Lee, Solum, Phillips, & Egbert on the Original Public Meaning of the Sixteenth Amendment

Thomas R. Lee (Brigham Young University – J. Reuben Clark Law School), Lawrence B. Solum (University of Virginia School of Law), James Cleith Phillips (Chapman University, The Dale E. Fowler School of Law), & Jesse Egbert (Northern Arizona University) have posted Corpus Linguistics and the Original Public Meaning of the Sixteenth Amendment (Duke Law Journal Online, Forthcoming) on SSRN.  Here is the abstract:

Moore v. United States raises the question whether unrealized gains, such as an increase in property value or a stock portfolio, constitute “incomes, from whatever source derived” under the original meaning of the Sixteenth Amendment. Moore is widely viewed as the most important tax case to reach the United States Supreme Court in decades. It is also an opportunity for the Court to refine its theory and method of finding original meaning.

We focus here on the original public meaning of the Sixteenth Amendment—the ordinary, common meaning attributed to its text by the general public in 1913. So far, the parties and amici have relied on contemporaneous dictionaries to argue over such meaning. But the cited dictionaries don’t establish the ordinary meaning of “incomes, from whatever source derived;” they highlight a key ambiguity in the very terms of the definitions presented.

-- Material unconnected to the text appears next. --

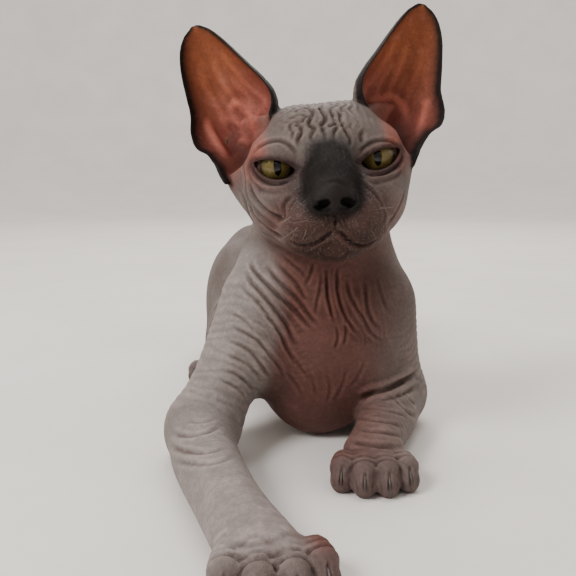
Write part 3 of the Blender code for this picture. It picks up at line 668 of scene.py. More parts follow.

This article fills important gaps in the original public meaning analysis in Moore. More broadly, it also charts a path for refining the theory and methodology of the originalist inquiry more generally. At the theory level, it introduces principles of language philosophy that align with—and help refine—strands of the Court’s originalist inquiry. And as to method, it introduces evidence from corpus linguistic analysis to provide a transparent, replicable basis for assessing the ordinary public meaning of the Sixteenth Amendment’s relevant terms.

We use the Corpus of Historical American English (COHA) to analyze the ordinary public meaning of the constitutional language at the time of ratification of the Sixteenth Amendment. At the “words-to-meaning” level, we show that “income(s)” was always used in 1900-1912 to refer to realized gains. We also perform a “meaning-to-words” analysis, showing that unrealized gains were always referred to using terms other than “income(s).”

Our corpus linguistic analysis reveals that the original public meaning of “incomes, from whatever source derived” almost certainly only covers realized gains. And it charts a path for greater transparency, objectivity, and replicability than more traditional tools of originalism.

Tomorrow, the Supreme Court will here oral argument in Moore v. United States.  One of the issues that may be discussed is the original public meaning of "incomes, from whatever source derived."  Interestingly, the reply brief for the United States does not address the question whether the public (ordinary or common) meaning of "incomes" allows for the taxation of unrealized gains.  Our paper reports the results of a corpus linguistics investigation that strongly suggests that the original public meaning of "income" was limited to realized gains.